New lane, same big dream
Aurora Innovation is taking another lap around the autonomous trucking track. The company said it’s partnering with McLane Company to start driverless hauls in Texas using the Aurora Driver, its SAE L4 self-driving system.
McLane is no tiny side quest, either. It’s one of the biggest distributors in the country, moving goods for chain restaurants, convenience stores, and mass merchants. Translation: if Aurora can keep these trucks rolling safely and reliably, this isn’t just a tech flex — it’s a way to plug into the messy, high-value world of everyday logistics.
Why investors should care
Autonomous trucking has spent years living in the “someday” drawer. A real commercial partnership like this is the kind of thing investors watch for because it shows the product is inching from pilot purgatory toward revenue-generating reality.

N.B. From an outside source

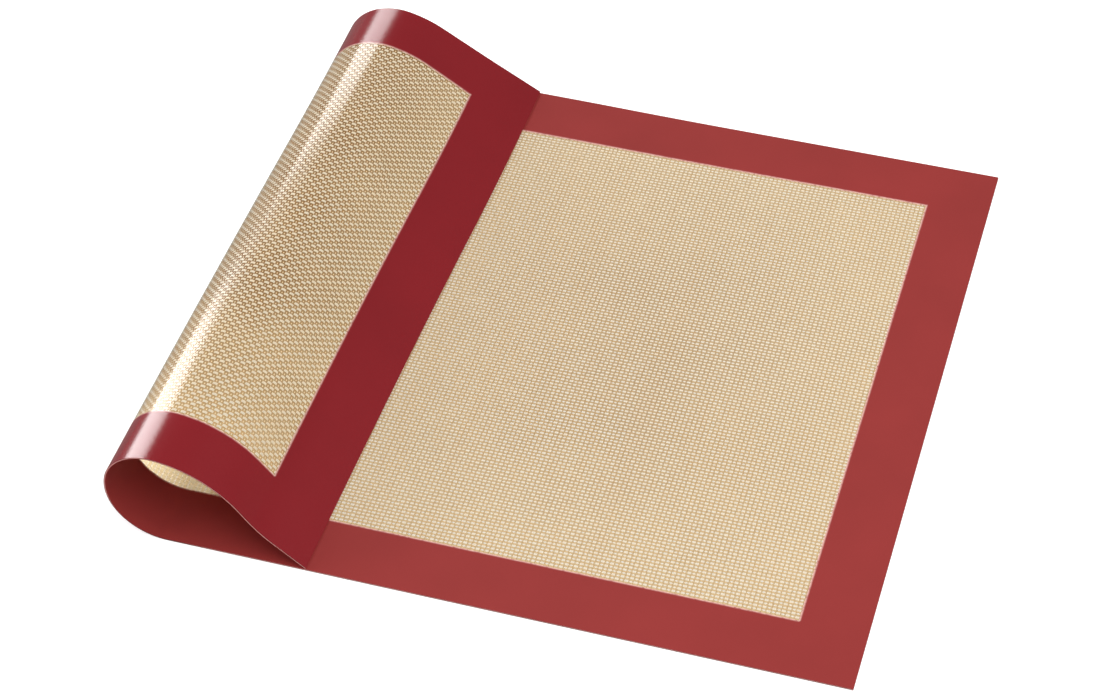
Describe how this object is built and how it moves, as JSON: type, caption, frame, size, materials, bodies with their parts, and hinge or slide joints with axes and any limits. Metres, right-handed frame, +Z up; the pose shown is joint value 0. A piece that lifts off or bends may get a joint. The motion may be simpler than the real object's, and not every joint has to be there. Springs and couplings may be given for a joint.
{
  "type": "silicone baking mat",
  "caption": "Silicone baking mat with a woven glass-fibre core, clear window and red border, one end rolled back over itself in a loose loop.",
  "frame": {"origin": "on the table, under the middle of the mat's outline as it lies with one end rolled", "axes": "+X from the rolled end towards the plain end, +Y across the mat from the front edge to the back edge, +Z up"},
  "size_m": [0.302, 0.3, 0.0451],
  "materials": {
    "glass_weave": "plain weave of glass yarn, soaked in silicone",
    "clear_silicone_upper": "thin, cloudy, satin",
    "clear_silicone_under": "thin, cloudy, glossy over the weave",
    "red_silicone_upper": "smooth, satin",
    "red_silicone_under": "glossy, with the weave faintly printed through"
  },
  "bodies": {
    "root": {"glass_cloth": "glass_weave", "upper_clear_coat": "clear_silicone_upper", "under_clear_coat": "clear_silicone_under", "upper_red_border": "red_silicone_upper", "under_red_border": "red_silicone_under"}
  },
  "joints": []
}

A few things to keep on your radar:
- Aurora is targeting long-haul trucking, which is the heavy-lift prize in autonomy.
- McLane’s network gives Aurora a meaningful test case in live freight operations.
- If the rollout works, it could help validate Aurora’s business model far more than another shiny demo video ever could.
The big picture
This doesn’t mean autonomous trucks are about to replace every driver on the interstate tomorrow. But it does mean Aurora is stacking up partnerships that could eventually turn into a legit commercial network. For a company like AUR, that’s the difference between “interesting story” and “investable runway.”